Records that describe objects:

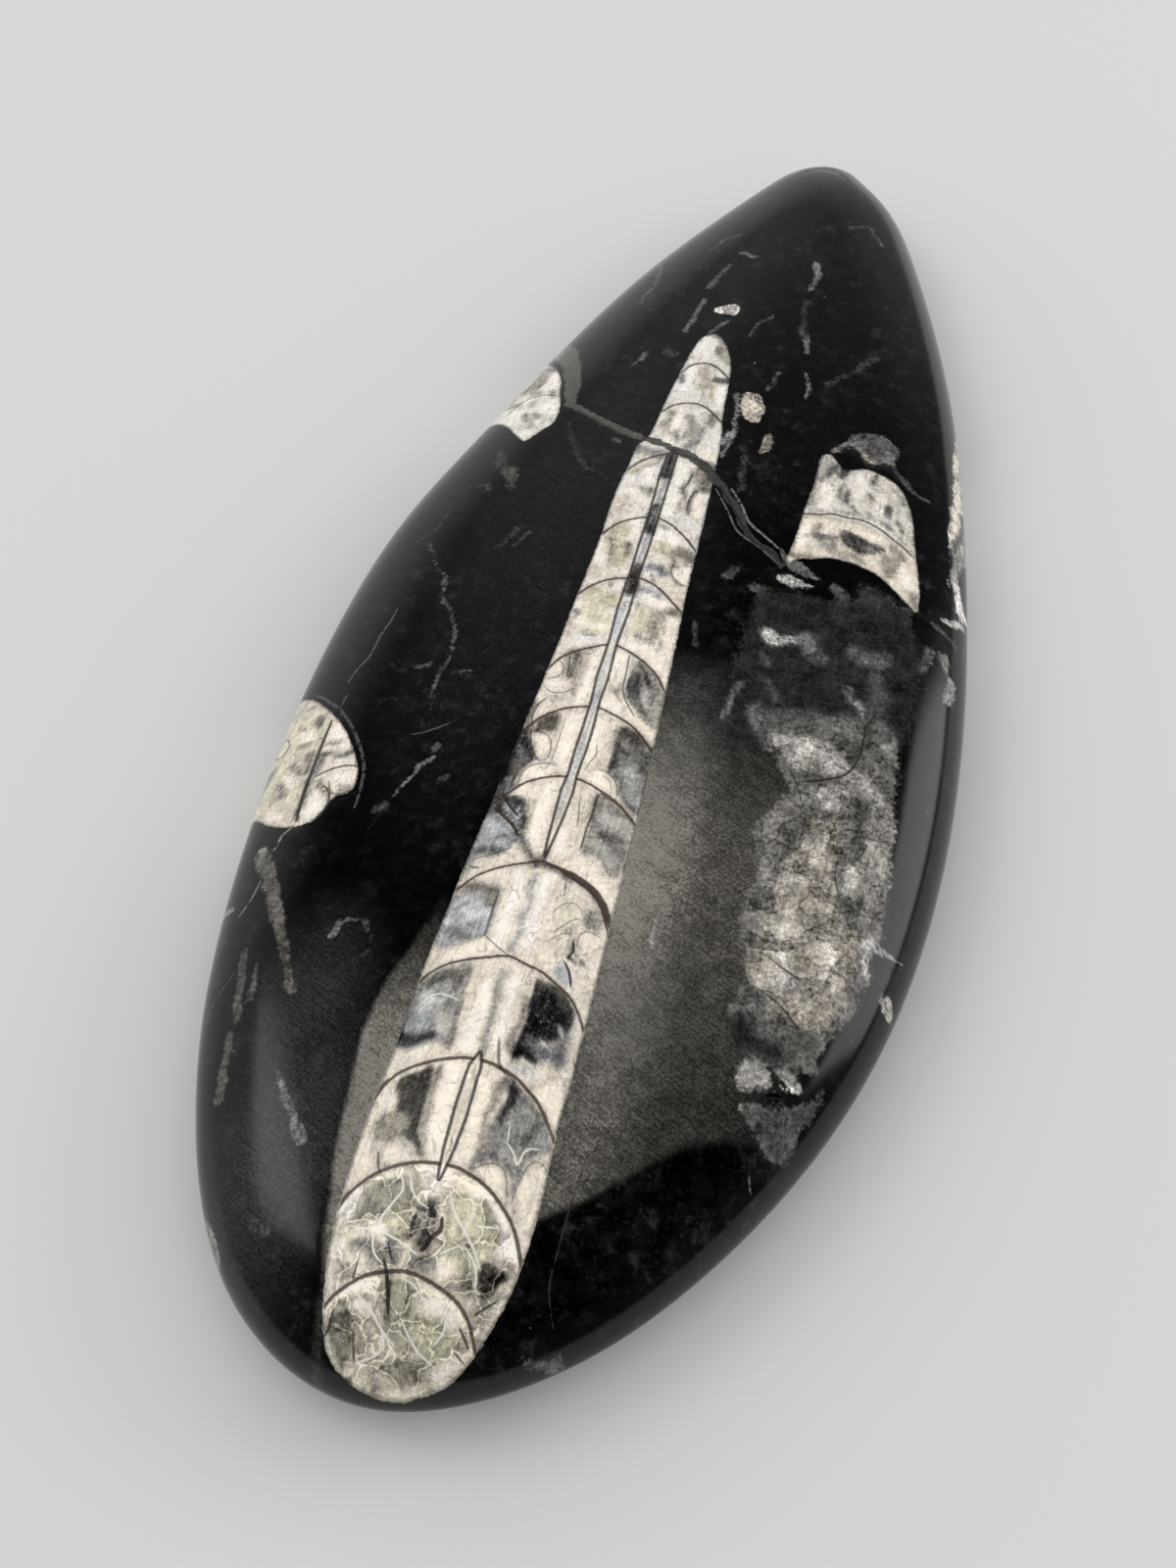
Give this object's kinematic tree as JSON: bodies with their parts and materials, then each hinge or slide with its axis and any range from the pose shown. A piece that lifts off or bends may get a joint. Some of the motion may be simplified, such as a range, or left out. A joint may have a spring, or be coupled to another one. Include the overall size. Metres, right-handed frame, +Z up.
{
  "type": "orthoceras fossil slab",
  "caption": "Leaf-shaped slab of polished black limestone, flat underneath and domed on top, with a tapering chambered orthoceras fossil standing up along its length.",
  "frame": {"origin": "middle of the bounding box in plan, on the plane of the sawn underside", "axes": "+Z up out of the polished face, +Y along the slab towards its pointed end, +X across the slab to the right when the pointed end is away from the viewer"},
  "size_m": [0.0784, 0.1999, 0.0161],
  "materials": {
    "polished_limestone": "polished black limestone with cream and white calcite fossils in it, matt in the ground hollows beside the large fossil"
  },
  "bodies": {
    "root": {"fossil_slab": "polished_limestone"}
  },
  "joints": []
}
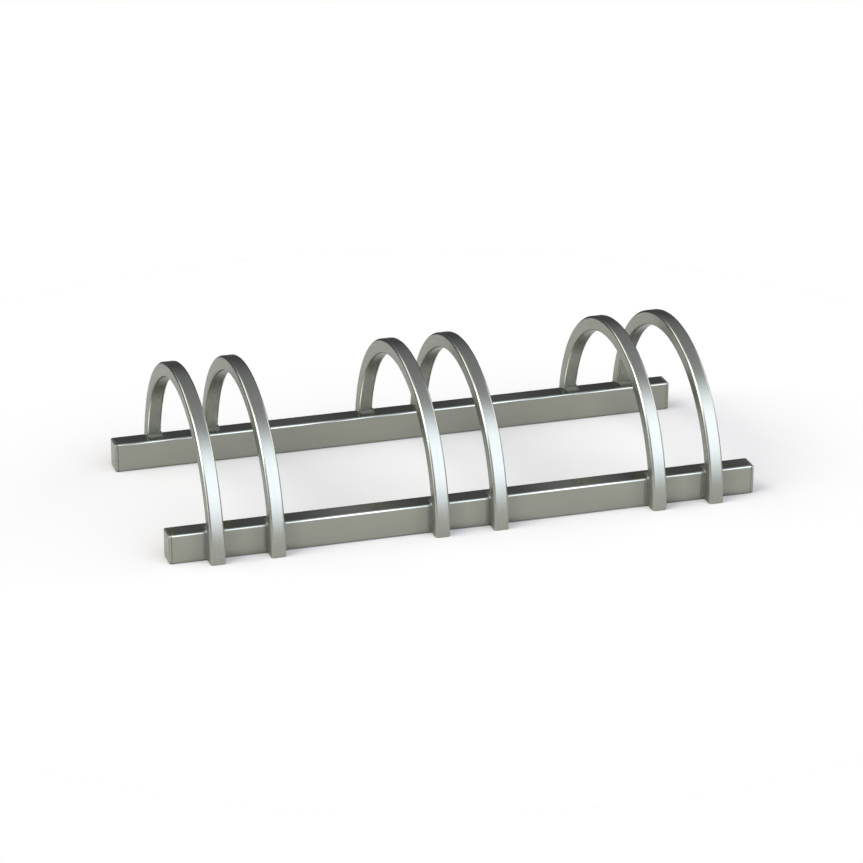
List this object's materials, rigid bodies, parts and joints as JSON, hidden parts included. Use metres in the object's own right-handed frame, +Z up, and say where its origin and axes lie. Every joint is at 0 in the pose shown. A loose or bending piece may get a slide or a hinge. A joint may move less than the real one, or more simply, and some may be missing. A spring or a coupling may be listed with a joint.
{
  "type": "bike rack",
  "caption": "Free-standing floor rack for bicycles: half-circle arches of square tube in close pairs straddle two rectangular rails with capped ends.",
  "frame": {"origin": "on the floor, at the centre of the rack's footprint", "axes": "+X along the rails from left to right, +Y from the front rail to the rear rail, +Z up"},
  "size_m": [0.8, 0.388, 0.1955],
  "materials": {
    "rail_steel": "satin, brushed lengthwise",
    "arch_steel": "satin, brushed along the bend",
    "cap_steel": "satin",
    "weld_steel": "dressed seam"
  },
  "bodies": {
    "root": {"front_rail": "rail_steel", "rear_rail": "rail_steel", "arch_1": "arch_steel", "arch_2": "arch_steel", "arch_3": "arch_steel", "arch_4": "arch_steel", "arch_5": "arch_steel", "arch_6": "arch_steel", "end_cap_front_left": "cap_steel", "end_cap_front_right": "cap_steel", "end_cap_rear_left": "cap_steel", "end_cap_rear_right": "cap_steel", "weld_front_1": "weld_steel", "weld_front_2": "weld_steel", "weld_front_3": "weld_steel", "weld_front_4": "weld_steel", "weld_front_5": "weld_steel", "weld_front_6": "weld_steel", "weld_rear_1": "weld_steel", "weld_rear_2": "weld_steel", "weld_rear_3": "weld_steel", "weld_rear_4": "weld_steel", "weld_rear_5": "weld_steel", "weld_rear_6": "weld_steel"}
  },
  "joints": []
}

Directive: Filter the listing for the word "parts" and copy every line that holds it.

Exercise output:
Give this object's kinematic tree as JSON: bodies with their parts and materials, then each hinge or slide with its axis and any range from the pose shown. A piece that lifts off or bends may get a joint. Some of the motion may be simplified, such as a range, or left out. A joint may have a spring, or be coupled to another one. Include the overall size. Metres, right-handed frame, +Z up.
List this object's materials, rigid bodies, parts and joints as JSON, hidden parts included. Use metres in the object's own right-handed frame, +Z up, and say where its origin and axes lie. Every joint is at 0 in the pose shown. A loose or bending piece may get a slide or a hinge. A joint may move less than the real one, or more simply, and some may be missing. A spring or a coupling may be listed with a joint.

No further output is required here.